• **Directions for this task**
Give all of the lines again, with nothing added or dropped.

• **Information shown**
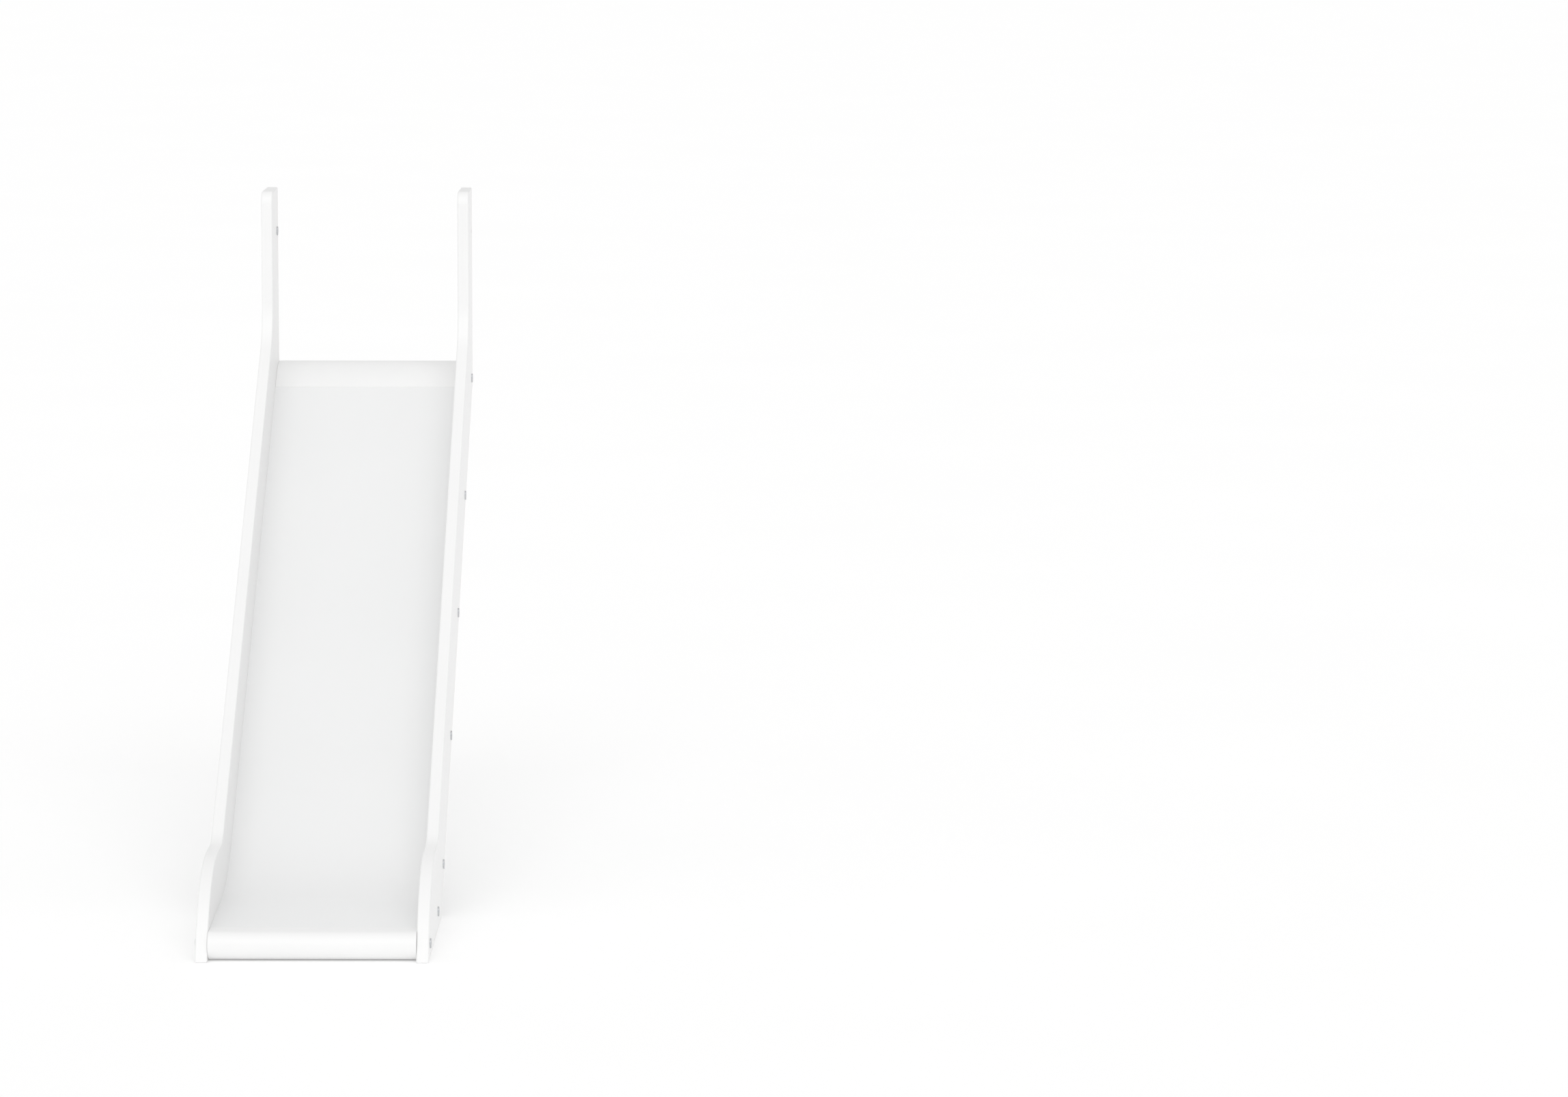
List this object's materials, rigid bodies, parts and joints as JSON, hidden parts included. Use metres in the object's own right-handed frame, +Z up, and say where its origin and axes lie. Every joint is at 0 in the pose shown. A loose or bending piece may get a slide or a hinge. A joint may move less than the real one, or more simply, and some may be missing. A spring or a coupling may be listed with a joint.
{
  "type": "straight slide",
  "caption": "Child's bed slide: board side panels with tall handles and rounded feet, a sliding sheet with a curved run-out set in grooves, cross battens and flat-headed connector bolts.",
  "frame": {"origin": "on the floor under the centre of the slide's bounding box", "axes": "+Z up, +Y up the slide towards the bed rail, +X to the right as seen from the foot"},
  "size_m": [0.398, 1.55, 1.195],
  "materials": {
    "white_lacquer": "satin white lacquer on board and solid wood",
    "sliding_sheet": "smooth white laminate on thin fibreboard",
    "zinc_steel": "bright zinc plating",
    "dowel_beech": "raw fluted beech"
  },
  "bodies": {
    "root": {"left_side_panel": "white_lacquer", "right_side_panel": "white_lacquer", "slide_sheet": "sliding_sheet", "top_beam": "white_lacquer", "batten_1": "white_lacquer", "batten_2": "white_lacquer", "batten_3": "white_lacquer", "batten_4": "white_lacquer", "foot_batten": "white_lacquer", "end_bar": "white_lacquer", "top_beam_bolts": "zinc_steel", "batten_1_bolts": "zinc_steel", "batten_2_bolts": "zinc_steel", "batten_3_bolts": "zinc_steel", "batten_4_bolts": "zinc_steel", "foot_batten_bolts": "zinc_steel", "end_bar_bolts": "zinc_steel", "top_beam_barrel_nuts": "zinc_steel", "batten_1_barrel_nuts": "zinc_steel", "batten_2_barrel_nuts": "zinc_steel", "batten_3_barrel_nuts": "zinc_steel", "batten_4_barrel_nuts": "zinc_steel", "foot_batten_barrel_nuts": "zinc_steel", "end_bar_barrel_nuts": "zinc_steel", "top_beam_dowels": "dowel_beech", "batten_1_dowels": "dowel_beech", "batten_2_dowels": "dowel_beech", "batten_3_dowels": "dowel_beech", "batten_4_dowels": "dowel_beech", "foot_batten_dowels": "dowel_beech", "end_bar_dowels": "dowel_beech", "left_handle_sleeve": "zinc_steel", "right_handle_sleeve": "zinc_steel", "rail_inserts": "zinc_steel"}
  },
  "joints": []
}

• **Task output**
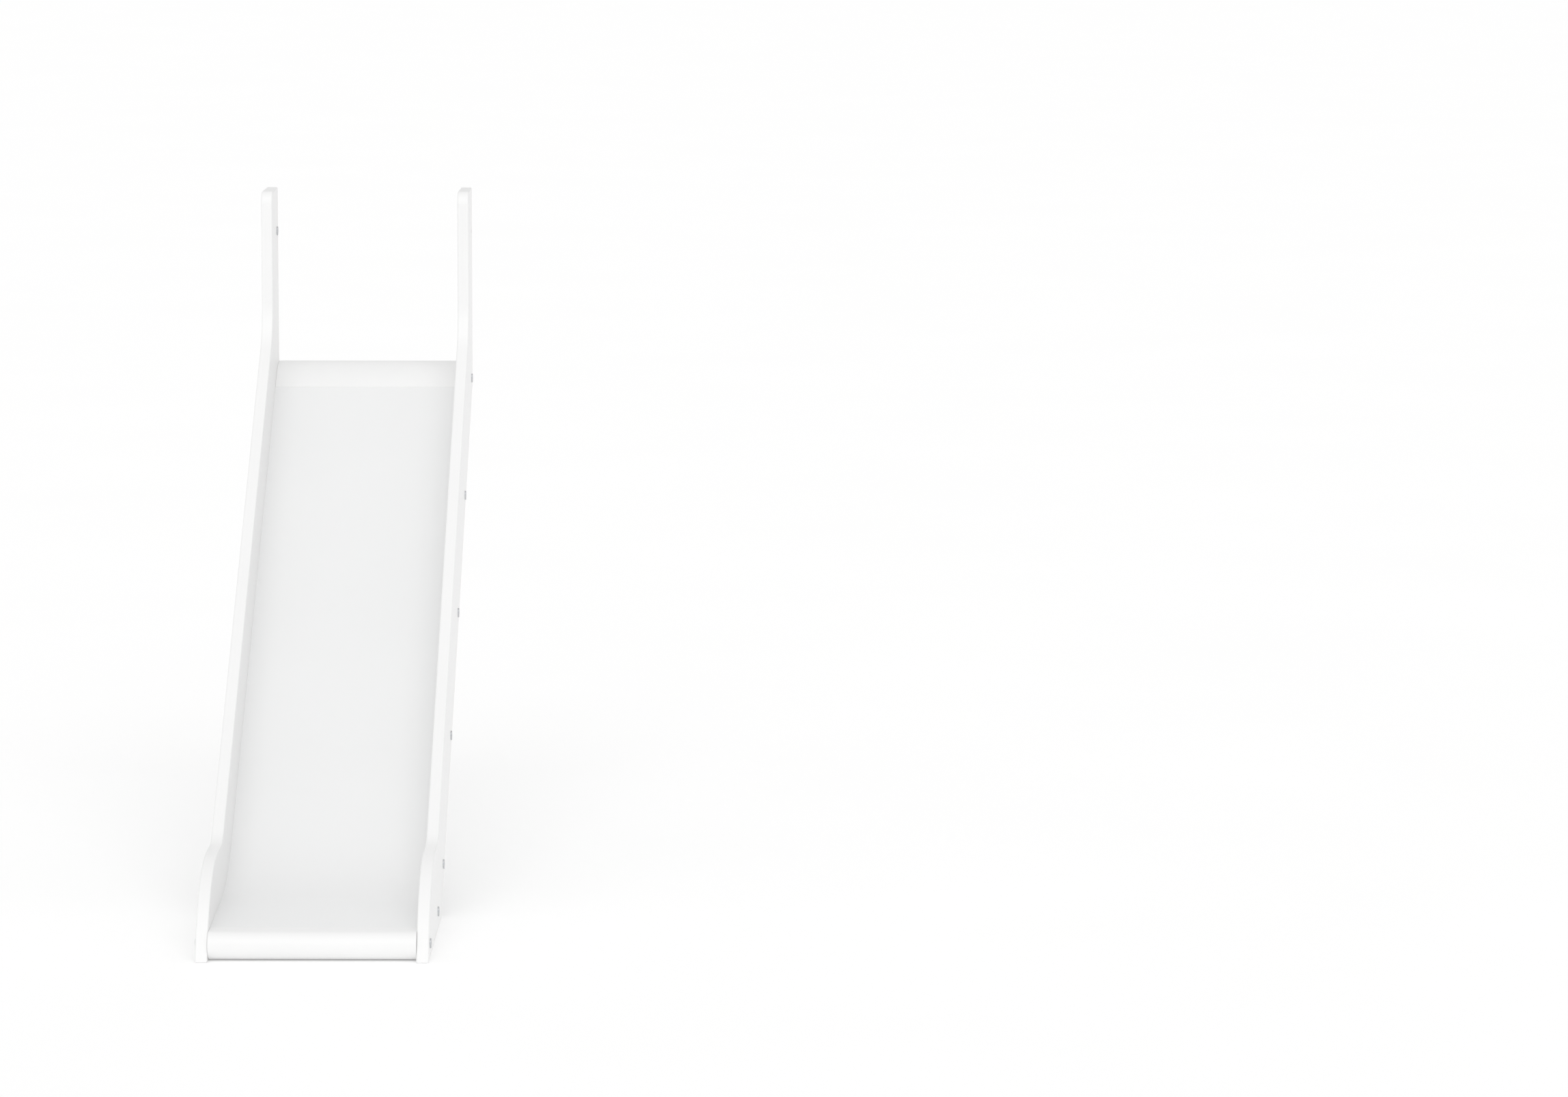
List this object's materials, rigid bodies, parts and joints as JSON, hidden parts included. Use metres in the object's own right-handed frame, +Z up, and say where its origin and axes lie. Every joint is at 0 in the pose shown. A loose or bending piece may get a slide or a hinge. A joint may move less than the real one, or more simply, and some may be missing. A spring or a coupling may be listed with a joint.
{
  "type": "straight slide",
  "caption": "Child's bed slide: board side panels with tall handles and rounded feet, a sliding sheet with a curved run-out set in grooves, cross battens and flat-headed connector bolts.",
  "frame": {"origin": "on the floor under the centre of the slide's bounding box", "axes": "+Z up, +Y up the slide towards the bed rail, +X to the right as seen from the foot"},
  "size_m": [0.398, 1.55, 1.195],
  "materials": {
    "white_lacquer": "satin white lacquer on board and solid wood",
    "sliding_sheet": "smooth white laminate on thin fibreboard",
    "zinc_steel": "bright zinc plating",
    "dowel_beech": "raw fluted beech"
  },
  "bodies": {
    "root": {"left_side_panel": "white_lacquer", "right_side_panel": "white_lacquer", "slide_sheet": "sliding_sheet", "top_beam": "white_lacquer", "batten_1": "white_lacquer", "batten_2": "white_lacquer", "batten_3": "white_lacquer", "batten_4": "white_lacquer", "foot_batten": "white_lacquer", "end_bar": "white_lacquer", "top_beam_bolts": "zinc_steel", "batten_1_bolts": "zinc_steel", "batten_2_bolts": "zinc_steel", "batten_3_bolts": "zinc_steel", "batten_4_bolts": "zinc_steel", "foot_batten_bolts": "zinc_steel", "end_bar_bolts": "zinc_steel", "top_beam_barrel_nuts": "zinc_steel", "batten_1_barrel_nuts": "zinc_steel", "batten_2_barrel_nuts": "zinc_steel", "batten_3_barrel_nuts": "zinc_steel", "batten_4_barrel_nuts": "zinc_steel", "foot_batten_barrel_nuts": "zinc_steel", "end_bar_barrel_nuts": "zinc_steel", "top_beam_dowels": "dowel_beech", "batten_1_dowels": "dowel_beech", "batten_2_dowels": "dowel_beech", "batten_3_dowels": "dowel_beech", "batten_4_dowels": "dowel_beech", "foot_batten_dowels": "dowel_beech", "end_bar_dowels": "dowel_beech", "left_handle_sleeve": "zinc_steel", "right_handle_sleeve": "zinc_steel", "rail_inserts": "zinc_steel"}
  },
  "joints": []
}